Jefferson's stature as the most profound thinker in the American political tradition stems beyond his specific policies as president. His crucial sense of what mattered most in life grew from a deep appreciation of farming, in his mind the most virtuous and meaningful human activity. As he explained in his Notes on the State of Virginia (1785), "Those who labor in the earth are the chosen people of God." Since farmers were an overwhelming majority in the American republic, one can see how his belief in the value of agriculture reinforced his commitment to democracy.

Portrait of Thomas Jefferson by Rembrandt Peale
Thomas Jefferson

So too would Borah hold the rural population of Idaho in high esteem and fight for their needs.  Idaho was rural at the time, the cities at the time crystalized hubs that aided rural work.  I love this snapshot of Boise from Johnson’s book:

Boise City, as it was called when Borah first established himself there, was the capital of Idaho.  It was the second city in population with some 2311 inhabitants, while Pocatello could boast of 2500.  These figures are somewhat misleading from the commercial standpoint, for all frontier towns of this type served a fairly wide area and had much more trade and did a greater variety of business than the number of their inhabitants would indicate.  Within the spacious Boise Basin were some farms and large cattle and sheep ranches.  Within relatively easy access of Boise were valuable silver mines.  Railroad connections made Boise a distributing center (27).

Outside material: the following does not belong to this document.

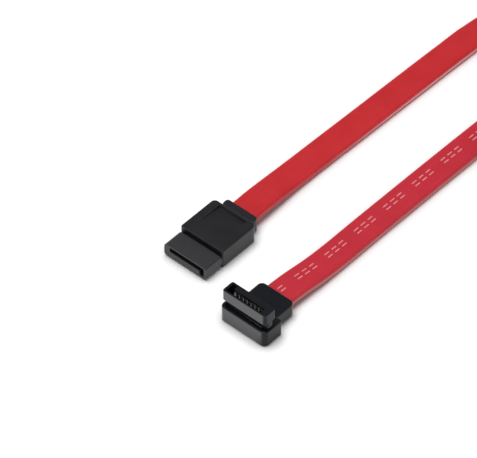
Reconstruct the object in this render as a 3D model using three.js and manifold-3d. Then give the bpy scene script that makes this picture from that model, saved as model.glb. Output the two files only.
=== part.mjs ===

Borah knew his constituency and appealed to them.  His Jeffersonian political philosophy was in accord with the nature of the state.  How different Boise is today.  The United States and the American farmer is quite different today, as well.  It is interesting the connection of farming to government.  As Johnson describes:

Borah has always been a Jeffersonian on the matter of local self-government.  He has always been opposed to “bureaucrats” in Washington or from Washington regulation the local affairs of the people in the states.  He has been opposed to it, if for no other reason, because it weakens the fiber of the people.  In the matter of conservation he felt that the people of the several states could conserve many of their resources much better than could the national government.  This government, he thought, was conserving them for decay and retrogression.